It is tempting to see parallels between federal Labor’s flat-lining election result and the drubbing Barack Obama’s Democratic Party received at this week’s mid-term elections.

But much of the skin Obama lost came from doing difficult things in his first two years whereas Labor’s collapse came from ducking them.
The Democratic Party lost 52 seats in Bill Clinton’s first term. The Republicans went backwards by 26 House seats under Ronald Reagan; by eight under George H W Bush (the father); and by 30 in George W’s second term. But all of these were dwarfed by the shellacking handed out to Democrats under presidents FDR and Harry S Truman who lost seats at the rate of 71 in his middle term (he had three of them) and 45 respectively. All were re-elected.
Still Obama’s setback feels dramatic given that just two years ago, he scored 53 per cent of the vote _ the most enthusiastic endorsement of a Democratic president since the 1960s. Now the same party is straining the record books in the other direction with north of 60 losses and genuine doubts as to Obama’s chances in 2012.
His phenomenally catchy ``Yes We Can’’ message of 2008 was returned with interest by Republicans and hard-right Tea Party candidates, reframed as ``oh no you don’t’’ and by millions of disillusioned ordinary Americans as ``thanks for nothing’‘.
Clearly, the corollary of high hopes is a correspondingly deep sense of disappointment.
The fact that home loan foreclosures are at record levels, unemployment remains at 9.5 per cent _ far higher in many places _ and even those who own a home often owe more on it than it’s worth, makes for a hostile political picture. Business refuses to invest and banks won’t lend despite the Reserve printing money, (so-called quantitative easing) and the injection of hundreds of billions in stimulus payments and bailouts.
On top of that, Obama himself continues to attract criticism not for doing too little but for doing too much. In fact his administration has been dubbed as an ``eat-your-peas-presidency’’ for doing worthy things but not explaining them well.
Imagine that in Australia: doing a lot of hard things in office but then failing to talk about it!
Here we have the opposite problem.
Labor’s anaemic showing at the August election had nothing to do with voters concluding that too much had been done and everything to do with hopes dashed, promises broken, and faith breached.
Voters are waking up to the fact that the government specialises in rhetorical over-reach _ witness the latest exchange of fire started by the PM no less about who is the greater reformer. Viewed against the genuine political stoush over Obama’s healthcare changes _ hard-won reform if anything ever was _ the Australian argument at present is an over-acted front-bar shouting match between a government whose reform record is pretty dismal and an alternative prime minister who sees no virtue in anything the government proposes.

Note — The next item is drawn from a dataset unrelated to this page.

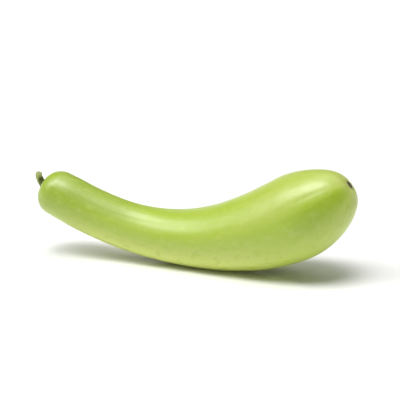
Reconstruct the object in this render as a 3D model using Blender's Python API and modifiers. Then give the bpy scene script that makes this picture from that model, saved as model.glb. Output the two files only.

Ever.
That said, the Opposition’s arguments are at least consistent. Consider the following list.
Pink batts. Emission trading. Border protection. Banking reform. Debt and deficit. In all of these, the Opposition’s protestations have ended up being at least as persuasive as the Government’s. On pink batts, the Government initially said its multi-billion program was brilliant, visionary policy. The Opposition said it stank. Both now agree, it stank.
Emissions trading. The Government said it was the greatest moral challenge of our time. Remember, delay was denial? In the end, Tony Abbott’s great big new tax critique prevailed. The idea is now where the Opposition took it. Nowhere.
Border protection. Labor said the Howard Government’s off-shore third country processing was a disgrace and a moral abrogation. Yet now its East Timor idea is a slightly modified version of this approach. In fact, the only reason Nauru has not been re-opened is the political embarrassment it would cause Labor. Who knows, it may yet happen.
And of course, the most current example is banks. A fortnight ago Joe Hockey was absolutely eviscerated by the Government for suggesting competition reforms. Yet now after the RBA hiked rates again and the Commonwealth went even further, it is Labor scrambling to catch up.
It’s a fair bet that much of what Hockey was ridiculed for will be adopted by a Government lamely claiming it was already planning it. Why didn’t it say that in response to Hockey initially?
Even Labor’s budgetary claims, which the Opposition has always said were pure fiction, are being questioned as the the first official murmurings emerge that the high dollar is hitting revenue and putting the promised 2012-13 surplus under additional strain.
Obama’s mid-term shock derives mostly from the stubbornly sick economy he inherited and in part from a failure to communicate the work he has done.
For Labor though, the economy is not the problem. Its challenge is one of courage and belief. Internally and externally.